Recorded data =>

* begin *

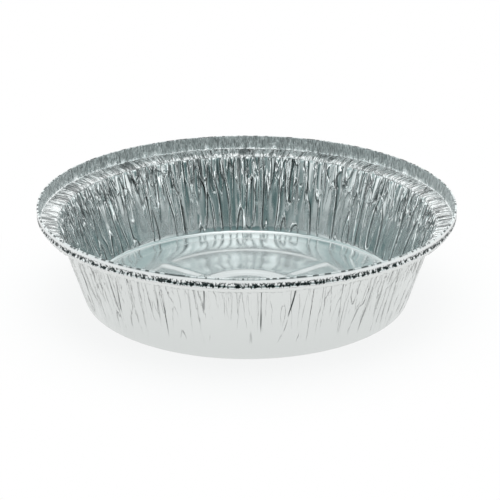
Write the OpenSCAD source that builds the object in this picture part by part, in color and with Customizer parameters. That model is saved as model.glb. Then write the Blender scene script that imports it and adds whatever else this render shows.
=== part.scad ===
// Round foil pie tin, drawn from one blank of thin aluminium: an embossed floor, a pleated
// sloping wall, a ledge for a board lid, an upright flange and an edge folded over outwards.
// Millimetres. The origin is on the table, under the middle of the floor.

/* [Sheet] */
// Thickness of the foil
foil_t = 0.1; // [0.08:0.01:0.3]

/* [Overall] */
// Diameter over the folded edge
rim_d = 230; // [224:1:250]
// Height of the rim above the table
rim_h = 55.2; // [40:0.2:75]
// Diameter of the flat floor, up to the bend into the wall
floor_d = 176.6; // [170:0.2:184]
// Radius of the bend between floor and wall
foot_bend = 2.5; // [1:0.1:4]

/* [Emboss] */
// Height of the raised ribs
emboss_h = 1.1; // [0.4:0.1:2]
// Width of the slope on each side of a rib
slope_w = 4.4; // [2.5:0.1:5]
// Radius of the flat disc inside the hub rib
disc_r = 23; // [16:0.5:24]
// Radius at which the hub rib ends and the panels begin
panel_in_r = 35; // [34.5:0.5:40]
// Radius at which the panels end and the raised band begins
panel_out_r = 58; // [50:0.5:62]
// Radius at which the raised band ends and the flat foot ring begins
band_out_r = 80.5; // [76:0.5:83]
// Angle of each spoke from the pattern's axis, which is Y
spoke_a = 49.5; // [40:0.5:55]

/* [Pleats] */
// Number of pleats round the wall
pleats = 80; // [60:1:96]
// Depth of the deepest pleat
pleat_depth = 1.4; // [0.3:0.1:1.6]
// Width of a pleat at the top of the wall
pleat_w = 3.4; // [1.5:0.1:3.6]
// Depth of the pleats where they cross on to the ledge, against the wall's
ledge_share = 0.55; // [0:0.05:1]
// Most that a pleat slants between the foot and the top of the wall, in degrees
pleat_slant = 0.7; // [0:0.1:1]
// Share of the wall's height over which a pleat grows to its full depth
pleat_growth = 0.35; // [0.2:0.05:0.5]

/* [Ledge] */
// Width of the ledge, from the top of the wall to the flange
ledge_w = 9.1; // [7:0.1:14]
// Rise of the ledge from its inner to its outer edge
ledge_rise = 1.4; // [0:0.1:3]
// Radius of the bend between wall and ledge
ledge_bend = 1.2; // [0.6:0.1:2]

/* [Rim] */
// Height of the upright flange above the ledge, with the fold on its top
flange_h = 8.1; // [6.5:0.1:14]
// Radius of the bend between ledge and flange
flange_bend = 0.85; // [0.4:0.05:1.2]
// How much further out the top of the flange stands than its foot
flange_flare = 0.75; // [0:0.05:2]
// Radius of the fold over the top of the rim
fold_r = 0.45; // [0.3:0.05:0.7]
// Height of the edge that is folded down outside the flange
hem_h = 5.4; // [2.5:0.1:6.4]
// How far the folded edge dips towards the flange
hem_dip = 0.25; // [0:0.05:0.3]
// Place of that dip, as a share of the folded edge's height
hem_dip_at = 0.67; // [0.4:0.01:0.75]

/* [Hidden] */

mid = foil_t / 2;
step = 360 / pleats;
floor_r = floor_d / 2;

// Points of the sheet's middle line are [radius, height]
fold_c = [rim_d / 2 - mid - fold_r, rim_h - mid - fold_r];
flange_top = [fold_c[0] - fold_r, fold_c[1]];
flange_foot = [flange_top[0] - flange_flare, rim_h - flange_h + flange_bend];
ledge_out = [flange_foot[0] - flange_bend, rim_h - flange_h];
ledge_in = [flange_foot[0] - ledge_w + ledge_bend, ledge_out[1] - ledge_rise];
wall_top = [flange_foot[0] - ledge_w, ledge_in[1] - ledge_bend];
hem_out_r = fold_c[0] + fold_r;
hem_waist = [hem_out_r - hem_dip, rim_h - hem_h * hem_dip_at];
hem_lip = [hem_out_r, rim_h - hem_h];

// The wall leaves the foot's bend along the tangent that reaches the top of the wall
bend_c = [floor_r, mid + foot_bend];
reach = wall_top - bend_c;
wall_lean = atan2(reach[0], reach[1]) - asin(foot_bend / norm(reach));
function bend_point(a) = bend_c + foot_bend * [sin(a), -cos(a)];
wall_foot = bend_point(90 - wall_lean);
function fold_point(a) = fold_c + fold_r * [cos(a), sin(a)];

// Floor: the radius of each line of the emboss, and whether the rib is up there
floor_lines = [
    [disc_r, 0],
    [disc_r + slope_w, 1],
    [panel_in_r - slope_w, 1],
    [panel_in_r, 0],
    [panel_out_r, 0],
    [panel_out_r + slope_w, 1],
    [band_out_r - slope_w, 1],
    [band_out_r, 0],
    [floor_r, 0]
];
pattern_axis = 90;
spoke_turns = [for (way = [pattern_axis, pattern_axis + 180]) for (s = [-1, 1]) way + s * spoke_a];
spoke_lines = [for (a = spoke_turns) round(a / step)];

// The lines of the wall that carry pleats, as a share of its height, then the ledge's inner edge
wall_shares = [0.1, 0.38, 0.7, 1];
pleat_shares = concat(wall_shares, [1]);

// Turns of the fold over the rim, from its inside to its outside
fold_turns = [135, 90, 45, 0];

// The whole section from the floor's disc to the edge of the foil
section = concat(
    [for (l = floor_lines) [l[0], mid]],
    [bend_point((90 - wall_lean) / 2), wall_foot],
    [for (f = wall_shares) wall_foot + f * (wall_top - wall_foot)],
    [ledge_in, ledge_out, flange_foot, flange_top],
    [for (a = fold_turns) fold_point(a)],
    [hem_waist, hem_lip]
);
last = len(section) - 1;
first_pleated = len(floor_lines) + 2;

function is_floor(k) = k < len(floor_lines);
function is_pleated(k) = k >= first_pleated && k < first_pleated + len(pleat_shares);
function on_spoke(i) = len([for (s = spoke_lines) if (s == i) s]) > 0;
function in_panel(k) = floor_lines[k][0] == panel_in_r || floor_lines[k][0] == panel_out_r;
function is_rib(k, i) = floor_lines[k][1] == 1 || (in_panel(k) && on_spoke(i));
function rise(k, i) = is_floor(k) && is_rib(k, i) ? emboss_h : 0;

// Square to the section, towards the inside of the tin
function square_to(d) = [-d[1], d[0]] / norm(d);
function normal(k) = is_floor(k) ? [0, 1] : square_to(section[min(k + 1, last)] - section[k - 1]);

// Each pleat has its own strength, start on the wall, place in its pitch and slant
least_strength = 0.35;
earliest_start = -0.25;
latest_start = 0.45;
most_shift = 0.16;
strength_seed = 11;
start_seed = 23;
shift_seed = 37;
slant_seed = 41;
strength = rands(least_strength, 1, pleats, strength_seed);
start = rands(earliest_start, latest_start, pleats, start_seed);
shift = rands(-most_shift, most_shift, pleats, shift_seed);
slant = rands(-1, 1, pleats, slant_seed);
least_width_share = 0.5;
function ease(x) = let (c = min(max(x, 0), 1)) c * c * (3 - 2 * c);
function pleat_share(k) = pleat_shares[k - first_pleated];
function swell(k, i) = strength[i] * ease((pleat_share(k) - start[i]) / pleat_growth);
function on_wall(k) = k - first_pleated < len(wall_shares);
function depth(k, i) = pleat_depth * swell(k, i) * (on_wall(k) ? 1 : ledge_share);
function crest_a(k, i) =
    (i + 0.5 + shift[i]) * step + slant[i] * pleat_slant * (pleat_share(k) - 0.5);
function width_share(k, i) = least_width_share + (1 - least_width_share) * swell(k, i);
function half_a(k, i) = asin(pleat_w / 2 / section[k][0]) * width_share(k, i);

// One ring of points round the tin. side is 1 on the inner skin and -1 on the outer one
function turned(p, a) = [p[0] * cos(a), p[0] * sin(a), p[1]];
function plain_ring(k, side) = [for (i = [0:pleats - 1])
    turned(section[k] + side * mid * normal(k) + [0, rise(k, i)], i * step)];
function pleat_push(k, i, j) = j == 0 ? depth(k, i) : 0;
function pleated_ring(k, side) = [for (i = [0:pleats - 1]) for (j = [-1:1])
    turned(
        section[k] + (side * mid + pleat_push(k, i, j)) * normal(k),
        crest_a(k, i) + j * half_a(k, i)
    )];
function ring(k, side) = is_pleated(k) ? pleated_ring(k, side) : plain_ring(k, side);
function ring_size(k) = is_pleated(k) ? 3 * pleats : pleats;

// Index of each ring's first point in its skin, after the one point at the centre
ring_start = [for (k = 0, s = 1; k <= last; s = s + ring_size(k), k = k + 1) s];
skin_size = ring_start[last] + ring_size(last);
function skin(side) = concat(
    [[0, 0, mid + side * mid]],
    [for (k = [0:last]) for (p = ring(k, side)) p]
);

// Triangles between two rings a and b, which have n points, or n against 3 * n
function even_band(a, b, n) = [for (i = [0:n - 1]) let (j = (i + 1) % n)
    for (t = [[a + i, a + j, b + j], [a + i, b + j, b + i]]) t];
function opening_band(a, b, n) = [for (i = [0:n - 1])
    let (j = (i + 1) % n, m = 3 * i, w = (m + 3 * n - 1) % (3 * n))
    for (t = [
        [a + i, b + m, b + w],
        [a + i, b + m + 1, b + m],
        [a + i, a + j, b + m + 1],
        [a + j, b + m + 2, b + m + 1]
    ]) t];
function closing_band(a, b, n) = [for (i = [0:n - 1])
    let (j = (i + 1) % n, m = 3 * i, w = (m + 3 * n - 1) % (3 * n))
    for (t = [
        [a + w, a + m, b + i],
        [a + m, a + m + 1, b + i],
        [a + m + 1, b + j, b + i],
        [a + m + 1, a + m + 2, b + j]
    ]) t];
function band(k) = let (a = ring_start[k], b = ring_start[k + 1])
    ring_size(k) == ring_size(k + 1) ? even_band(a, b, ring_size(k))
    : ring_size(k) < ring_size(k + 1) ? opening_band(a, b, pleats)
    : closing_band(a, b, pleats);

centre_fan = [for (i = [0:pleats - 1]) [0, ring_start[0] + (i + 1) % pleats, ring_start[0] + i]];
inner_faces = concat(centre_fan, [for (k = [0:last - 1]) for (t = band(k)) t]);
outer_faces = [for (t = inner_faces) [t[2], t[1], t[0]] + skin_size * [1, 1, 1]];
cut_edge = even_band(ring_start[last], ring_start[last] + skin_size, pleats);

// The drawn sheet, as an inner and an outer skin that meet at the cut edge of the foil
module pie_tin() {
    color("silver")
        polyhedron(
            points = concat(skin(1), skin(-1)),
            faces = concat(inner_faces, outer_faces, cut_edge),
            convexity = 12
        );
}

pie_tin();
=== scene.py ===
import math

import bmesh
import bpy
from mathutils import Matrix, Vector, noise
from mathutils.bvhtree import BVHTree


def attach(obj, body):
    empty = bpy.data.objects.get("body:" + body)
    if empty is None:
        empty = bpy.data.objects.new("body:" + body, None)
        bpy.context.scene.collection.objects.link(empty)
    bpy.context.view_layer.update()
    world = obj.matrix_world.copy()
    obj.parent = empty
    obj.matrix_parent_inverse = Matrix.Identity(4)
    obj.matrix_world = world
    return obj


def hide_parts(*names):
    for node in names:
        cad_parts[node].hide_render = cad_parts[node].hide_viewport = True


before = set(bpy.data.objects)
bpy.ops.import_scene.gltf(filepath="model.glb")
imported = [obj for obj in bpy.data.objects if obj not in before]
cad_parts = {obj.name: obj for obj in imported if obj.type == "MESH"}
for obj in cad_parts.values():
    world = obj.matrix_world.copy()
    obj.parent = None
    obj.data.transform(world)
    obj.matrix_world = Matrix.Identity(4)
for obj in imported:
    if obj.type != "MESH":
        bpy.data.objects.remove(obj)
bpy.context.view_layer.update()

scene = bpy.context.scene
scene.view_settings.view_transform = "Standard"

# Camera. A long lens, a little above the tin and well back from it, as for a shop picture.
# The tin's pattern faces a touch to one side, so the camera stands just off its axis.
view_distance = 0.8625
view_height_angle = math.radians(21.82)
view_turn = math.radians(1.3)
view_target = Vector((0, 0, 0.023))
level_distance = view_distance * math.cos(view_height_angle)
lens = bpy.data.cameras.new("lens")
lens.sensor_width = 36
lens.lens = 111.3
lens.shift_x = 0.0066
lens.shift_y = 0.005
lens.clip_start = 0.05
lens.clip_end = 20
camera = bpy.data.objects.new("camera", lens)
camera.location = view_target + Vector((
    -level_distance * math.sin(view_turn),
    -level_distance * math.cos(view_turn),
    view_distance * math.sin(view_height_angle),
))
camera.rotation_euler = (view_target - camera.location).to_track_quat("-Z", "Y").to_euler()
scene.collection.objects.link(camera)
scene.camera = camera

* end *

Problem to work on => Give back, word for word, only the lines above from the line holding "cut edge of the foil" to the line holding "if empty is", both included.

Result of the exercise =>
// The drawn sheet, as an inner and an outer skin that meet at the cut edge of the foil
module pie_tin() {
    color("silver")
        polyhedron(
            points = concat(skin(1), skin(-1)),
            faces = concat(inner_faces, outer_faces, cut_edge),
            convexity = 12
        );
}

pie_tin();
=== scene.py ===
import math

import bmesh
import bpy
from mathutils import Matrix, Vector, noise
from mathutils.bvhtree import BVHTree


def attach(obj, body):
    empty = bpy.data.objects.get("body:" + body)
    if empty is None:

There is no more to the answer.